The River City News is publishing Christian Bales's speech in its entirety here:

The young people will win is a mantra that I'm sure many of you have heard if you've been attentive to the media recently. It's a phrase adopted by the prolific Stoneman Douglas teenagers who are advocating for an agenda - our rights to feel secure as humans. We frequently see these individuals behind a computer screen, and therefore we see them as a separate body from us. However, they possess the same capabilities as us graduates. As we enter into the real world, we must remember that we have a voice. Throughout the past four years at Holy Cross, I've learned how to utilize my voice to advocate for my beliefs as an ethical individual. I've faced opposition in a number of scenarios, but my voice continued to grow in intensity as I faced more adversity. Rather than allowing opposition to silence us, we must utilize it as empowerment. As long as we nurture our minds as youth, we'll be able to be equally impactful as we encounter the world.

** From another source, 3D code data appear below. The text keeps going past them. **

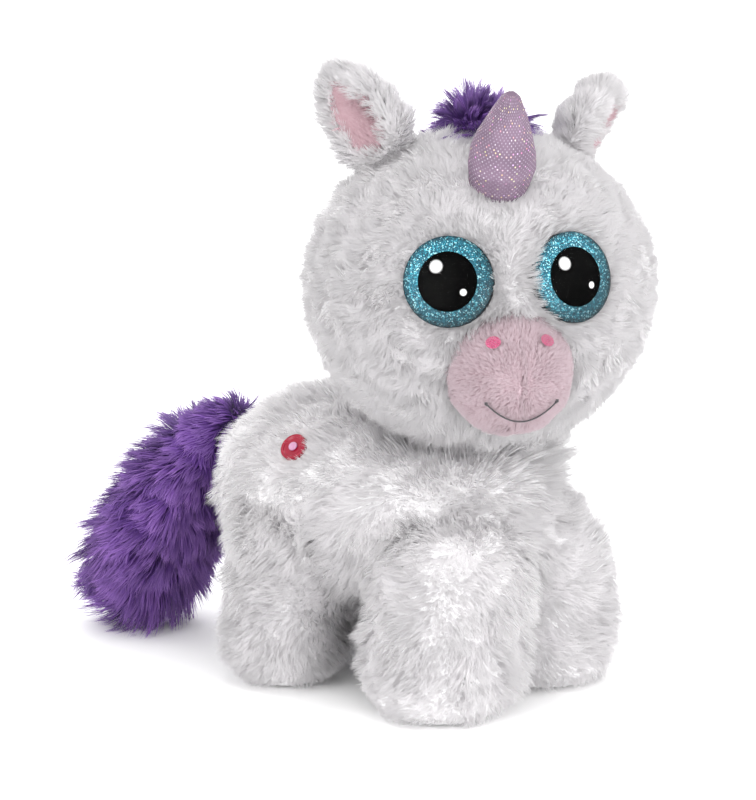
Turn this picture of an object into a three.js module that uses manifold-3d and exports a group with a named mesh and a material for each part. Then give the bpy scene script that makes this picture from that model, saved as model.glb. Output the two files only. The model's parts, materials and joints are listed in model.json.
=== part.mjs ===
// A stuffed toy unicorn about 250 mm tall, in millimetres, +Z up, facing -Y.
// Each fabric skin is a shell that holds its own stuffing, and each eye is a stack of plastic parts
// locked through the head skin. The skins follow the pressed-down pile; loose pile stands further out.
import * as THREE from "three";
import { mergeVertices } from "three/addons/utils/BufferGeometryUtils.js";
import Module from "manifold-3d";

const wasm = await Module();
wasm.setup();

// ---------------------------------------------------------------- driving dimensions

const GAP = 0.3; // between pieces that touch
const SKIN = 5; // long pile fabric, backing and pressed pile together
const SHORT_SKIN = 2; // short pile and foil fabric

const TORSO = { halfWidth: 41, halfHeight: 34, front: -14, rear: 37, height: 71 };
const CHEST = { centre: [0, -20, 78], radii: [35, 34, 28] };

const NECK_Y = -31; // the vertical axis that the head turns on
const NECK = { radius: 14, bottom: 84, top: 110, opening: 17, pivotHeight: 102 };
const HEAD_TURN = -41; // degrees about +Z, to the toy's right
const HEAD = { radii: [60, 58, 54], height: 156 };
const HEAD_CLEARANCE = 6.5; // between the head and the dish in the top of the torso

const LEG = { side: 32, topInset: 9, topHeight: 58, soleThickness: 3 };
const FRONT_LEG = { y: -37, foot: 27, top: 24 };
const HIND_LEG = { y: 37, foot: 20.5, top: 22 };

const MUZZLE = { centre: [0, -51, 135], radii: [22, 25, 23] };
const NOSTRIL = { side: 9.5, rise: 13.5, radii: [2.7, 2.2], thickness: 1 };
const MOUTH = { halfWidth: 12.5, cornerDrop: 7, depth: 7, thread: 0.5 };

const EYE = {
  spread: 22.5, // degrees to each side of the face's middle
  tilt: 14, // degrees upwards
  rise: 12,
  radius: 16.5,
  pupil: 10.8,
  disc: 0.8,
  plate: 1.5,
  domeHeight: 5,
  rim: 1,
  post: 2.2,
  postLength: 15,
  washer: 8,
  washerThickness: 1.5,
};

const EAR = { length: 41, halfWidth: 13, halfThickness: 6, lining: 1.5 };
const EARS = [
  { side: "right", base: [-34, 1, 205], up: [-0.5, 0.33, 0.8], face: [-0.75, -0.62, 0.2] },
  { side: "left", base: [36, 6, 207], up: [0.58, 0.7, 0.38], face: [0.92, -0.2, -0.3] },
];

const HORN = { base: [0, -35, 201], lean: 25, length: 36, radius: 12.5, tip: 3.4 };
const MANE = { centre: [0, 11, 207], radii: [14, 25, 17] };

const TAIL = {
  root: [0, 80, 94],
  bend: [0, 108, 80],
  end: [0, 139, 9],
  rootHalfWidth: 9,
  halfWidth: 29,
  halfDepth: 20,
};

const BUTTON = { y: 29, angle: 49, radius: 5.5, thickness: 2.2, centre: 1.8, shank: 1.1 };

const WHITE = 0xe9e6e8;
const STUFFING = 0xf4f2ee;
const PINK = 0xeebcc6;
const EAR_PINK = 0xeba7b6;
const PURPLE = 0x5e3a8c;
const LILAC = 0xa98bbd;
const BEIGE = 0xe2cfc8;

// ---------------------------------------------------------------- solids

const vec = (p) => new THREE.Vector3(...p);

function solid(geometry) {
  const bare = geometry.clone();
  bare.deleteAttribute("normal");
  bare.deleteAttribute("uv");
  const merged = mergeVertices(bare, 1e-4);
  return new wasm.Manifold(
    new wasm.Mesh({
      numProp: 3,
      vertProperties: new Float32Array(merged.attributes.position.array),
      triVerts: new Uint32Array(merged.index.array),
    }),
  );
}

function geometryOf(shape) {
  const mesh = shape.getMesh();
  const geometry = new THREE.BufferGeometry();
  geometry.setAttribute("position", new THREE.BufferAttribute(mesh.vertProperties, 3));
  geometry.setIndex(new THREE.BufferAttribute(mesh.triVerts, 1));
  geometry.computeVertexNormals();
  return geometry;
}

// An ellipsoid; grow moves its surface outwards.
function ellipsoid(centre, radii, detail, grow = 0) {
  const geometry = new THREE.IcosahedronGeometry(1, detail);
  geometry.scale(...radii.map((r) => r + grow));
  geometry.translate(...centre);
  return solid(geometry);
}

// A solid of revolution about +Z from [radius, height] points, then placed by a matrix.
function turned(points, segments, matrix) {
  const profile = points.map(([r, z]) => new THREE.Vector2(r, z));
  const geometry = new THREE.LatheGeometry(profile, segments);
  geometry.rotateX(Math.PI / 2);
  if (matrix) geometry.applyMatrix4(matrix);
  return solid(geometry);
}

function disc(radius, bottom, top, segments, matrix) {
  const points = [
    [0, bottom],
    [radius, bottom],
    [radius, top],
    [0, top],
  ];
  return turned(points, segments, matrix);
}

// A frame whose +Z is the given direction, with +X kept level, at a point.
function facing(point, direction) {
  const z = vec(direction).normalize();
  const x = new THREE.Vector3(0, 0, 1).cross(z).normalize();
  const y = new THREE.Vector3().crossVectors(z, x);
  return new THREE.Matrix4().makeBasis(x, y, z).setPosition(...point);
}

// ---------------------------------------------------------------- scene graph

const unicorn = new THREE.Group();
const head = new THREE.Group();
head.position.y = NECK_Y;
head.rotation.z = THREE.MathUtils.degToRad(HEAD_TURN);
unicorn.add(head);

function add(parent, name, shape, color, roughness = 0.95, metalness = 0) {
  const material = new THREE.MeshStandardMaterial({ color, roughness, metalness });
  const mesh = new THREE.Mesh(geometryOf(shape), material);
  mesh.name = name;
  parent.add(mesh);
}

// ---------------------------------------------------------------- torso and legs

function torsoShape(grow) {
  const length = TORSO.rear - TORSO.front;
  const radius = TORSO.halfWidth + grow;
  const barrel = new THREE.CapsuleGeometry(radius, length, 5, 20, 2);
  barrel.scale(1, 1, (TORSO.halfHeight + grow) / radius);
  barrel.translate(0, (TORSO.rear + TORSO.front) / 2, TORSO.height);
  const chest = ellipsoid(CHEST.centre, CHEST.radii, 3, grow);
  const [rx, ry, rz] = HEAD.radii.map((r) => r + HEAD_CLEARANCE - grow);
  const dish = ellipsoid([0, NECK_Y, HEAD.height], [rx, ry, rz], 3);
  return solid(barrel).add(chest).subtract(dish);
}

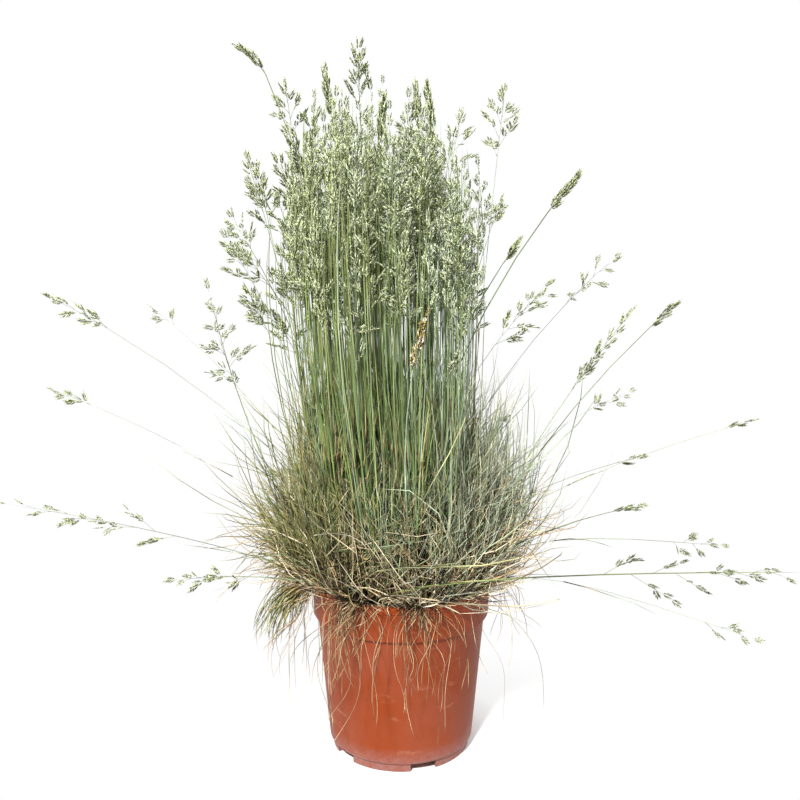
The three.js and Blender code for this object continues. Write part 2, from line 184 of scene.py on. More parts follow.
def add_strands(growth, rings, radii, sides, tint, kind, shares=None):
    """Tapering tubes, closed at the root and pointed at the tip.

    rings is (strands, rings, 3), radii is one value a ring, or one a strand and ring.
    """
    count, ring_count = rings.shape[:2]
    shares = np.linspace(0, 1, ring_count) if shares is None else shares
    forward = unit(np.gradient(rings, axis=1))
    chord = rings[:, -1] - rings[:, 0]
    level = unit(np.stack([-chord[:, 1], chord[:, 0], np.zeros(count)], axis=-1) + [1e-7, 0, 0])
    side = unit(level[:, None] - dot(level[:, None], forward) * forward)
    other = np.cross(forward, side)
    turn = TURN * np.arange(sides) / sides + rng.uniform(0, TURN, count)[:, None]
    round_side = np.cos(turn)[:, None, :, None] * side[:, :-1, None]
    round_other = np.sin(turn)[:, None, :, None] * other[:, :-1, None]
    radii = np.broadcast_to(radii, (count, ring_count))[:, :-1, None, None]
    walls = rings[:, :-1, None] + radii * (round_side + round_other)
    corners = np.concatenate([walls.reshape(count, -1, 3), rings[:, -1:]], axis=1)
    step = corners.shape[1]

    def add_to_each(faces, across, along):
        """Adds the same faces to every strand."""
        growth.add_faces(
            repeated(faces, count, step), np.tile(across, (count, 1)), np.tile(along, (count, 1)),
            np.repeat(tint, len(faces)), kind,
        )

    j = np.arange(sides)
    after = (j + 1) % sides
    if ring_count > 2:
        low_ring = sides * np.arange(ring_count - 2)[:, None]
        high_ring = low_ring + sides
        quads = np.stack([low_ring + j, low_ring + after, high_ring + after, high_ring + j], -1)
        across = np.tile(np.stack([j, j + 1, j + 1, j], -1) / sides, (ring_count - 2, 1))
        low, high = np.repeat(shares[:-2], sides), np.repeat(shares[1:-1], sides)
        add_to_each(quads.reshape(-1, 4), across, np.stack([low, low, high, high], -1))
    last = (ring_count - 2) * sides
    point = np.stack([last + j, last + after, np.full(sides, step - 1)], -1)
    point_across = np.stack([j, j + 1, j + 0.5], -1) / sides
    point_along = np.tile([shares[-2], shares[-2], shares[-1]], (sides, 1))
    cap = np.stack([np.zeros(sides - 2, int), np.arange(2, sides), np.arange(1, sides - 1)], -1)
    cap_across = np.tile([0.0, 1.0, 0.5], (sides - 2, 1))
    cap_along = np.tile([0.0, 0.0, 0.02], (sides - 2, 1))
    add_to_each(
        np.concatenate([point, cap]), np.concatenate([point_across, cap_across]),
        np.concatenate([point_along, cap_along]),
    )
    growth.add_corners(corners.reshape(-1, 3))


# Leaves


def pot_outer_radius(z):
    """The pot's outer radius at a height, with its lip's radius over the whole collar."""
    share = np.clip((z - WALL_BOTTOM) / (WALL_TOP - WALL_BOTTOM), 0, 1)
    wall = WALL_BOTTOM_RADIUS + (WALL_TOP_RADIUS - WALL_BOTTOM_RADIUS) * share
    return np.where(z > COLLAR_BOTTOM - 0.004, LIP_RADIUS, wall)


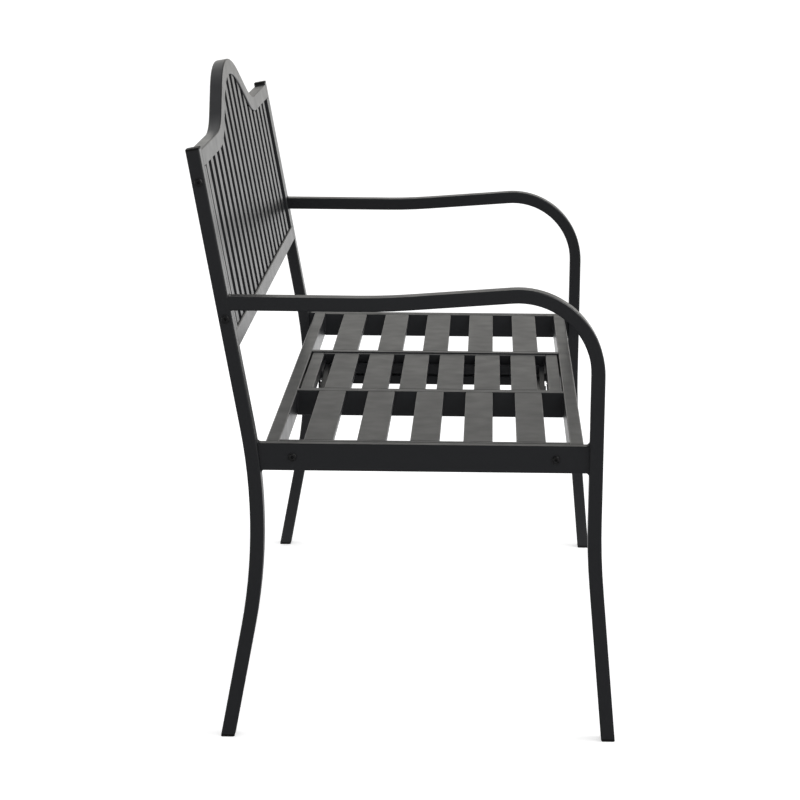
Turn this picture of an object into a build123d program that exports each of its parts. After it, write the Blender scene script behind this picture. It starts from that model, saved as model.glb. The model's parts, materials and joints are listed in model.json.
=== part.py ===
from build123d import *
import os
from math import asin, atan2, cos, degrees, hypot, radians, sin, tan

# Garden bench of powder coated steel tube, with a table in the middle of its seat.
# The table lies flush with the seat and is raised on a scissor lift under it.
# Millimetres. X runs along the bench, +X is the sitter's left, the front faces -Y, +Z is up.
# The origin is on the floor, under the middle of the bench.

# Side frames
bench_width = 1270.0
leg_width = 30.0
leg_depth = 20.0
leg_corner = 1.6
rear_foot_y = 250.4
knee_y = 191.7
knee_z = 316.2
post_top_y = 296.1
post_top_z = 866.8
knee_radius = 810.0
front_foot_y = -311.3
shin_y = -286.1
shin_z = 279.8
shin_radius = 1000.0
arm_front_y = -289.3
arm_front_z = 670.4
arm_bend_radius = 116.0
arm_dip_y = 21.6
arm_dip_z = 646.5
arm_dip_radius = 950.0
arm_root_z = 647.0
side_rail_width = 20.0
side_rail_corner = 1.2
weld_size = 5.0

# Plastic plugs in the tube ends
plug_rim = 4.0
plug_stem = 16.0
tube_wall = 1.5
plug_fit = 0.05
foot_bevel = 1.2
cap_rim = 3.0
cap_bevel = 1.0

# Seat panel
seat_height = 442.0
seat_rail_height = 40.0
seat_front_y = -269.4
seat_rear_y = 194.6
seat_rail_width = 20.0
end_rail_width = 12.0
divider_inner_x = 178.0
seat_corner = 1.2
seat_slats = 5
seat_slat_width = 43.0
slat_thickness = 10.0
slat_corner = 1.0

# Table
table_drop = 1.5
table_slit = 2.5
table_rail_width = 20.0
table_end_width = 12.0
table_rail_height = 20.0
table_slats = 6
table_slat_width = 42.0

# Back panel
back_height = 290.5
back_rail_height = 25.0
back_rail_drop = 5.5
back_corner = 1.2
stile_width = 20.0
back_slats = 17
back_slat_width = 32.5
back_slat_recess = 3.0
hump_half_width = 291.0
hump_angle = 22.5
peak_radius = 377.5
shoulder_radius = 309.5

# Bolts that hold the panels to the side frames, and their threaded inserts
bolt_size = 6.0
bolt_head_size = 12.0
bolt_head_height = 3.6
bolt_head_taper = 25.0
bolt_socket = 4.0
bolt_socket_depth = 2.2
bolt_fit = 0.3
shank_sides = 12
insert_size = 9.0
insert_length = 9.0
insert_fit = 0.05
bolt_end_gap = 0.5
seat_bolt_rear_inset = 40.4
seat_bolt_front_inset = 40.9
back_bolt_high = 46.0
back_bolt_low = 246.5

# Scissor lift under the table
arm_thickness = 8.0
arm_height = 12.0
arm_gap = 0.5
low_pivot_drop = 38.5
fold_rise = 15.5
pivot_inset = 30.0
raise_angle = 38.0
rod_size = 8.0
rod_fit = 0.08
pin_head_size = 13.0
pin_head_height = 1.8
crossbar_size = 15.0
crossbar_corner = 1.0
low_crossbar_drop = 3.0
plate_thickness = 3.0
plate_edge = 7.0
flange_length = 14.0
seat_plate_gap = 1.5
slot_fit = 0.3
slot_end_play = 1.0
rod_end_play = 0.3
tab_length = 30.0
tab_reach = 12.5
tab_thickness = 3.0
tab_gap = 0.3
tab_spread = 240.0

# One overrun serves every cut
overrun = 20.0

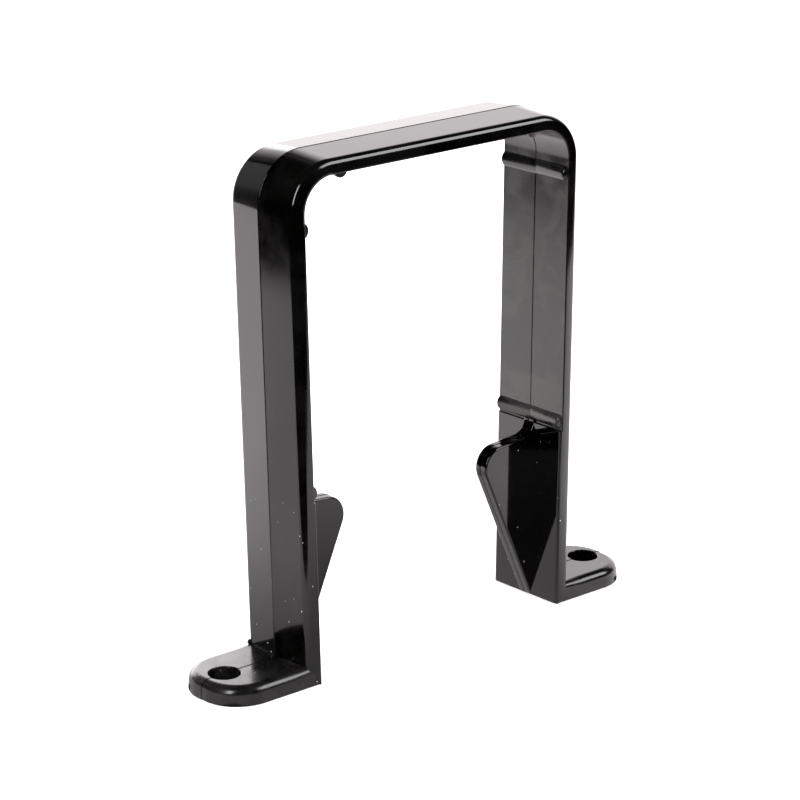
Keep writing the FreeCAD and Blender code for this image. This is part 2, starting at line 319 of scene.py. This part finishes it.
# what the materials share
def nodeMaterial(name):
    material = bpy.data.materials.new(name)
    material.use_nodes = True
    return material, material.node_tree


def mathsNode(tree, operation, first, second):
    node = tree.nodes.new("ShaderNodeMath")
    node.operation = operation
    for socket, value in zip(node.inputs, (first, second)):
        if isinstance(value, bpy.types.NodeSocket):
            tree.links.new(value, socket)
        else:
            socket.default_value = value
    return node.outputs["Value"]


def softStep(tree, value, start, end, low=0.0, high=1.0):
    # low up to the start, high past the end, and an eased change between
    node = tree.nodes.new("ShaderNodeMapRange")
    node.interpolation_type = "SMOOTHSTEP"
    for key, number in (("From Min", start), ("From Max", end), ("To Min", low), ("To Max", high)):
        node.inputs[key].default_value = number
    tree.links.new(value, node.inputs["Value"])
    return node.outputs["Result"]


# the finish: one black plastic, more or less polished by the mould
plastic = {
    "colour": (0.0005, 0.00045, 0.00045, 1),
    "filmColour": (0.019, 0.0175, 0.017, 1),       # the dull film left by handling
    "dustColour": (0.5, 0.48, 0.46, 1),
    "ior": 1.5,
    "grain": {"Scale": 1900, "Detail": 3.0},       # scales are per metre
    "waves": {"Scale": 75, "Detail": 1.5, "Distortion": 0.6},
    "smears": {"Scale": 130, "Detail": 5.0, "Distortion": 0.5},
    "dullFrom": 0.35,             # where on the smears the gloss starts and ends its change
    "dullTo": 0.75,
    "filmFrom": 0.4,
    "filmTo": 0.62,
    "dustScale": 420,
    "dustRadius": 0.075,          # share of a dust cell
    "dustFrom": 0.2,              # this share of the specks doesn't show
    "dustClear": 70 * mm,         # no dust above this height
}
# for each finish its roughness, how much that varies, the height of the grain and of the waves in
# metres, and the most that the film covers
polishes = {
    "polishedBlack": {"roughness": 0.085, "vary": 0.05, "grain": 0.5e-6, "wave": 6e-6, "film": 0.06},
    "satinBlack": {"roughness": 0.18, "vary": 0.12, "grain": 2.0e-6, "wave": 30e-6, "film": 0.9},
    "mirrorBlack": {"roughness": 0.04, "vary": 0.06, "grain": 0.3e-6, "wave": 12e-6, "film": 0.0},
    "footBlack": {"roughness": 0.17, "vary": 0.13, "grain": 2.6e-6, "wave": 14e-6, "film": 0.3},
    "beadBlack": {"roughness": 0.13, "vary": 0.09, "grain": 1.0e-6, "wave": 14e-6, "film": 0.2},
}


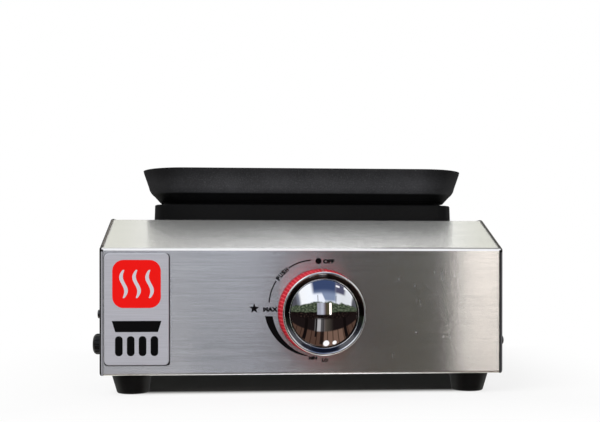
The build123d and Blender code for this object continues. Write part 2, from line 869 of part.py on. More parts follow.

The young people will win is a mantra that's progressive by nature, but it suggests there's one winner and one loser, two sides pitted against each other in a primitive battle of right and wrong. The inherent flaw in this mantra is that it erases the truth that we're all attempting to perpetuate God's will by bettering the quality of life for those around us. Mr. Eifert has taught me that we're all battling for the same ideal - the ideal of happiness. He's a man who embodied the spirit of the Holy Cross community precisely, someone who was rooted in faith, who always aided others, and who used his booming voice for the good of all people. We must use our voices to do the same. Only then can we say we're winning. Rather than gauging victory by what we accomplish on paper, we must gauge victory by the amount of hearts we can cleanse. Many of us have accomplished this at Holy Cross, but we must not lose the same drive once we graduate. We must keep faith as we continue to grow, and we must continue to win as we encounter more and more people.
 
The young people will win because we're finished being complacent. There's a misguided notion that wisdom is directly proportional to age, but we're disproving that daily. Sometimes the wisest are the youngest in our lives, the ones who haven't yet been desensitized to the atrocities of our world. Therefore, we young people must be the educators. The young people must be willing to speak candidly about issues, and we mustn't tremble in the face of the institutions that try to silence us. We've already accomplished this in our own community. We've been living examples of this mantra whether you all realize it or not. Just within the last year, many of us have worked tirelessly to defend our ethics. Morgan, you were the strongest voice when the Parkland tragedy happened, and you personally wrote an address to honor those lives lost. Izzy, Juliana, Katherine and I fought to defend our history and relocate the Jefferson Davis memorial in the Kentucky State Capitol building. Many of you went on the March for Life to protect the lives of the unborn, and the list goes on. The most important thing to remember is that youth is not proportional to age, nor is it physical, rather it's a mindset that we must carry with us into the world.The only way we can stop being impactful is if we let go of our youth and stop advocating for our core values. In my experience at Holy Cross I've learned that the best way to attain change is to be a visible example in our world, and we must plan to continue to utilize our voices in order to better the lives of all those we encounter.
 
Class of 2018, we are dynamic. We are intelligent. We have a voice, and we're capable of using it in all communities. We've learned a multitude of things at Holy Cross, and for that we extend a sincere thanks to our teachers, parents, faculty, and peers. However, it doesn't stop here. We must take what we've learned in this community and apply it to the world we are about to encounter. We are the young people, and we will continue to win.